Lent brings students closer to their faith

Christians are in the season of Lent — a holy time dedicated to rebirth and return to religion. Churches around Ball State are open to all, but focus on drawing in younger people and inviting them to return to their faith, especially during Lent. A study by the Pew Research Center suggests millennials are less religious than past generations, but some students at Ball State believe their faith has grown during college. 

Only half of all millennials say they believe in God and only about 27 percent say they attend church services on a weekly basis, according to the Pew Research Center.

The Rev. Sean Pogue, pastor at St. Francis Catholic Church in Muncie, said about 250 students regularly attend Sunday morning services at St. Francis. This is about a third of his congregation. Pogue added that he normally finds college students fall away from their faith because of the stresses of a new environment.

“Many students will find that they get overwhelmed with everything.

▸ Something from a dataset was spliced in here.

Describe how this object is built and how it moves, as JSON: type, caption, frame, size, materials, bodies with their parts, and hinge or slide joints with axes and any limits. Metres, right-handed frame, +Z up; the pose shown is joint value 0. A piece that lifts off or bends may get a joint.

When they come to college, they’re leaving home for the first time, coming to a new environment, being met with new challenges such as school work, and even different ideas,” Pogue said.

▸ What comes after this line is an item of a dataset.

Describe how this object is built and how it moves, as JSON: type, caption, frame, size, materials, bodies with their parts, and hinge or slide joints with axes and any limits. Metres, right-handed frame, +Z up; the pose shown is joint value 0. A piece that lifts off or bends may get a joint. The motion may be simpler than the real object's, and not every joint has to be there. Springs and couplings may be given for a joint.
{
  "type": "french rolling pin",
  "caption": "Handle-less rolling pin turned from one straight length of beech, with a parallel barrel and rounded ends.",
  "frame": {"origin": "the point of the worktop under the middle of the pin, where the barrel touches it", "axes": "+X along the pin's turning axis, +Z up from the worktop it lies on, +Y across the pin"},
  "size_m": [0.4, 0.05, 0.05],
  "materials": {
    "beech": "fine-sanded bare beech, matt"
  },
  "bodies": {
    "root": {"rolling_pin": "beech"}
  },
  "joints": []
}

Andres Nieto, a junior at Ball State, said college did impact his faith at first, but after finding a church family, his faith grew.

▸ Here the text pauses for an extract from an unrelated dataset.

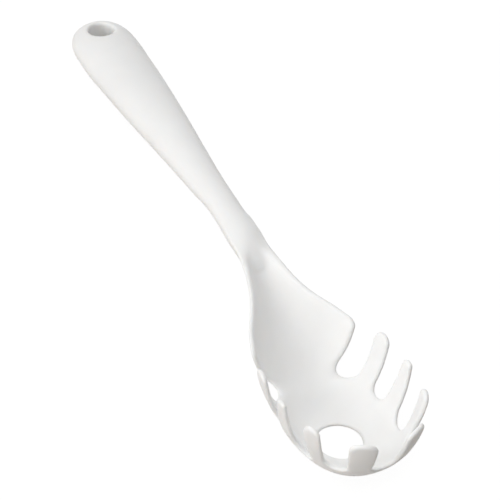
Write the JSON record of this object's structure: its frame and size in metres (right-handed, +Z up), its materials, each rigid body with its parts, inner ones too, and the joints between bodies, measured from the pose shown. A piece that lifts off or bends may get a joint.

“The community here is just incredible and it really allowed me to grow in ways I didn’t think possible,” Nieto said.

Erica Faunce, a sophomore at Ball State, believes college is a “whole other ball game,” but said being in control of her faith has been a wonderful experience.

“I’m in complete control, so I have to be careful, but I hope to keep growing,” Faunce said.

Faunce added that having a church five minutes from her dorm has made it easier for her to expand her faith.

Thomas Myers, who is also a sophomore at Ball State, agreed being in control of how he practices his faith helped him grow.

“In grade school and high school I just sort of went through the motions of going to mass and confession, and praying once in a while, Myers said. "But when I came to college and joined St. Francis, I realized I needed to do more to expand my faith and to be a good person."

Pogue said he believes people will continuously come back to church because of the relationships they build. He tries to hold different activities throughout the week that keep the college students coming back, such as weekly dinners and retreats.

One of the main goals for Pogue is to make sure students know the door is always open and they can treat St. Francis like a second home.